Today Jeremy Corbyn delivered a speech to the Federation of Small Business (FSB) which outlined a series of measures designed to help small and medium sized businesses (SMEs) thrive in areas such as Lincoln. Such a speech is incredibly welcome because Corbyn hasn't really come across as being particularly business friendly over the past few years, to the point where a fellow constituent in Birchwood, my council ward in Lincoln told me bluntly that Corbyn offered "no politics of aspiration" for those who had taken the time and financial risk to set up their business. Hopefully the policies announced today will go some way towards convincing Mr Skeptic that Labour does have a strategy for helping SMEs to flourish whilst also announcing policies to help employees (such as pledging a £10 an hour National Living Wage). Here's my thought's on Corbyn's SME policy platform:
  • Labour wants to "radically reform" the business rates system, easing the business rates burden by £1.5bn and ensuring that its SMEs that benefit the most. Corporations and conglomerates should not be receiving more tax breaks when SMEs are struggling to survive in a competitive market place.
  • Labour's going to scrap the quarterly reporting requirement for SMEs whose turnover (revenue generated from normal business activities- e.g. sale of goods or customer services) is less than £83,000 a year. Labour claims this will allow SMEs to focus on "growing their business" rather than worrying about turnover calculations. Will this mean less work for accountants who may rely on SME business to operate effectively?
  • Labour wants to reform the late payment culture, given that £26bn is already owed to SMEs in late payments according to data provided by BACS Payment Services Ltd. Late payments by big suppliers can lead to shortfalls in available cash which can lead to businesses having to lay off staff, reduce services or put off crucial infrastructure investment- e.g. moving to an office to allow for service expansion. So for any business that's bidding to be a Government contractor (procurement contract) Labour will ensure that the latest that any suppliers or partner businesses can be paid is 30 days. Labour are also fully prepared to "name and shame" those Government contractors who are unwilling to comply with the policy decision and companies who regularly use the payment system like an "interest-free loan". Corbyn mentions corporations such as Marks & Spencers, the BT Group and Capita as being exponents of this system.
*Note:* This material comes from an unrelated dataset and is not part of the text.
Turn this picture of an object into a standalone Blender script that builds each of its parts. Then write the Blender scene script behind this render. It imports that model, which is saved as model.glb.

His information was based on analysing Experian reports where the payment beyond terms were 30-60 days according to Labour, with M&S at 72 days and the National Grid a whopping 119 days beyond terms. The FSB believes that a reform to the payment system generally would stop 50,000 businesses from going under, so I believe in theory, Corbyn's proposal is a sound one if it's going to help release cash quicker for SME owners to use to invest back in their businesses.
  • Labour are committed to establishing a National Investment Bank (NIB), with regional banks across England set up to help SMEs borrow to invest in their businesses in order to facilitate growth. Labour would borrow £500bn to help fund these regional banks.
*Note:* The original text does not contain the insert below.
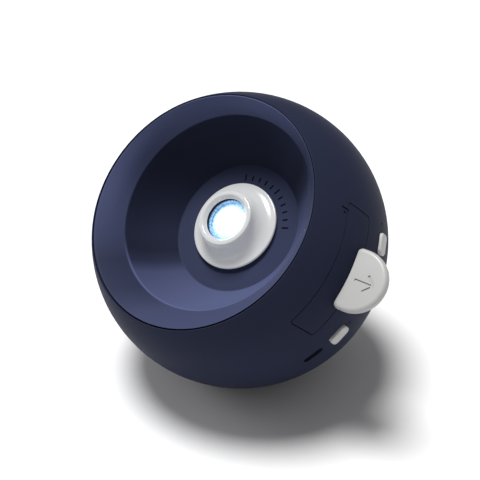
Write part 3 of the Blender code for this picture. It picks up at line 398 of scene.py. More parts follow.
navyLook = {
    "colour": (0.0190, 0.0225, 0.0450), "roughness": 0.50, "roughnessSpread": 0.08, "variation": 0.05,
    "grain": grainLook["size"], "bump": 0.12, "handling": 0.25, "smear": 0.07, "specular": 0.025,
}
whiteLook = {
    "colour": (0.45, 0.45, 0.445), "roughness": 0.20, "roughnessSpread": 0.06, "variation": 0.02,
    "grain": 900.0, "bump": 0.04, "handling": 0.3, "smear": 0.06, "coat": 0.35, "coatRoughness": 0.12,
}
noseLook = {
    **whiteLook, "colour": (0.37, 0.37, 0.366),
    "glow": 0.24, "glowColour": (0.93, 0.96, 1.0),  # painted glow: lamp light in the plastic, which also lifts the shaded flare
}
handleLook = {**whiteLook, "colour": (0.41, 0.41, 0.405), "roughness": 0.42, "coat": 0.06, "bump": 0.08}
buttonLook = {**handleLook, "colour": (0.45, 0.45, 0.445), "roughness": 0.46}
blackLook = {
    "colour": (0.012, 0.012, 0.014), "roughness": 0.42, "roughnessSpread": 0.1, "variation": 0.1,
    "grain": 1800.0, "bump": 0.15, "handling": 0.2, "smear": 0.05,
}
greyLook = {**blackLook, "colour": (0.15, 0.15, 0.16), "roughness": 0.5}
rubberLook = {**blackLook, "colour": (0.018, 0.018, 0.019), "roughness": 0.85, "bump": 0.35, "smear": 0.02}
foamLook = {**rubberLook, "grain": 700.0, "bump": 0.8, "roughness": 0.95}
paperLook = {**rubberLook, "grain": 480.0, "bump": 0.5, "roughness": 0.9}
steelLook = {
    "colour": (0.58, 0.58, 0.60), "roughness": 0.28, "roughnessSpread": 0.14, "variation": 0.06,
    "grain": 700.0, "bump": 0.08, "handling": 0.4, "smear": 0.05, "metallic": 1.0,
}
aluminiumLook = {**steelLook, "colour": (0.76, 0.77, 0.79), "roughness": 0.36}
ferriteLook = {**blackLook, "colour": (0.05, 0.05, 0.052), "roughness": 0.6, "bump": 0.4}
boardLook = {**blackLook, "colour": (0.018, 0.13, 0.055), "roughness": 0.38, "coat": 0.2}
sleeveLook = {**blackLook, "colour": (0.04, 0.16, 0.48), "roughness": 0.3, "coat": 0.3}
phosphorLook = {**whiteLook, "colour": (0.92, 0.74, 0.22)}
markLook = {
    **blackLook, "colour": (0.0035, 0.0040, 0.0070), "roughness": 0.9, "specular": 0.03, "bump": 0.05,
}

tracks = {"scale": 700.0, "width": 0.5, "height": 0.25, "mortar": 0.035, "colour": (0.05, 0.26, 0.11)}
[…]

  • Jeremy Corbyn acknowledges that more investment is needed in upskilling and retraining, recognising that in order for people to survive in a competitive jobs market and increasing technological innovation, they will need to "retrain several times" in order to keep working. That's why Labour are committed to creating a National Education Service that allows learning to take place "from the cradle to the grave" with subsidised courses being available in the evenings in areas such as Accountancy and Finance to help those working during the day to gain extra business skills.
  • Labour argues that the Conservative proposal for punishing small business owners for "dividend withdrawals" when they may also have to pay corporation tax amounts  to "double taxation" and is entirely unfair. Labour's also pledged not to increase the corporation tax for SMEs, meaning that any policy positions which require funding from corporation tax will need to be carefully budgeted for, since increases would only come from corporation tax increases at the top.
  • Labour is currently looking into the feasibility of extending the Employment Allowance in tandem with raising the National Living Wage. The Employment Allowance currently allows businesses and charities (who are not sole traders or whose business is a public body operating more than half of its services in the public sector unless its a charity) to reduce their National Insurance Contribution (Employers (Secondary) Class 1) by up to £3,000 and can be claimed by businesses even if their total NIC is less than £3,000 a year. Care and support workers can also claim the allowance, so any overall increase is going to benefit them too!
  • Labour believes that a "full gender audit" needs to be carried out by SMEs to determine for example, whether opportunities are really being given to women to progress in the companies or whether pay gaps between positions need to be addressed when based on gender.
  • On Brexit, Labour has reiterated the need for the UK to have tariff-free access to the EU post Brexit and hinted that regulatory standard stability was "key" to trading success. This means that the Great Repeal Bill cannot get rid of any EU legislation that makes it more difficult to trade with the EU- e.g. environmental regulations on meat quality that have to be in place before it can be exported to the EU.
  • Labour promises to keep listening to SME business experts when coming up with Labour policies so that they are appropriate and implementable.
Such a policy platform I feel is going to direct help SMEs who operate in my council ward and in the Lincoln constituency as a whole. A regional bank established in the East Midlands will allow business owners struggling to save enough money to help pay for key infrastructure or to get funding from existing financial institutions to access the short-term or long-term loan they need in order to facilitate their plans. Freeing up cash by getting corporations to pay their SME suppliers on time could help pay for the upskilling of employees or the possibility of updating computer equipment. Extending the Employment Allowance would reduce the NIC burden on small businesses and help working class people pay for care and support workers to look after their disabled and elderly relatives. A gender audit of SMEs can help identify where businesses need to develop HR and management practices that facilitate promotion opportunities for women who may have taken a career break to have and/or look after their children. Scrapping the quarterly reporting requirement reduces the pressure on those small businesspeople who cannot afford to take on an accountant to do the reporting for them. Keeping the regulatory climate stable post-Brexit will help agricultural exporters to the EU who need to keep the market open in order to keep their business viable. The Late payment comments may have grabbed the mainstream media headlines today, (with corporate organisations quick to deny the existence of a late payment system despite data being provided in the public domain that points quite empathically to the contrary) but I think Labour's overall approach, as outlined by Jeremy Corbyn today, does offer hope to small business owners who want to see regulatory and financial burdens eased in a realistic manner. It was far from "pie in the sky" thinking and I feel that as long as Labour continues to make the case for fairer business taxation and regulation, their "unreliable" reputation on the economy in the polls may begin to be eroded and for Labour supporters of all different persuasions, that's got to be an exciting prospect.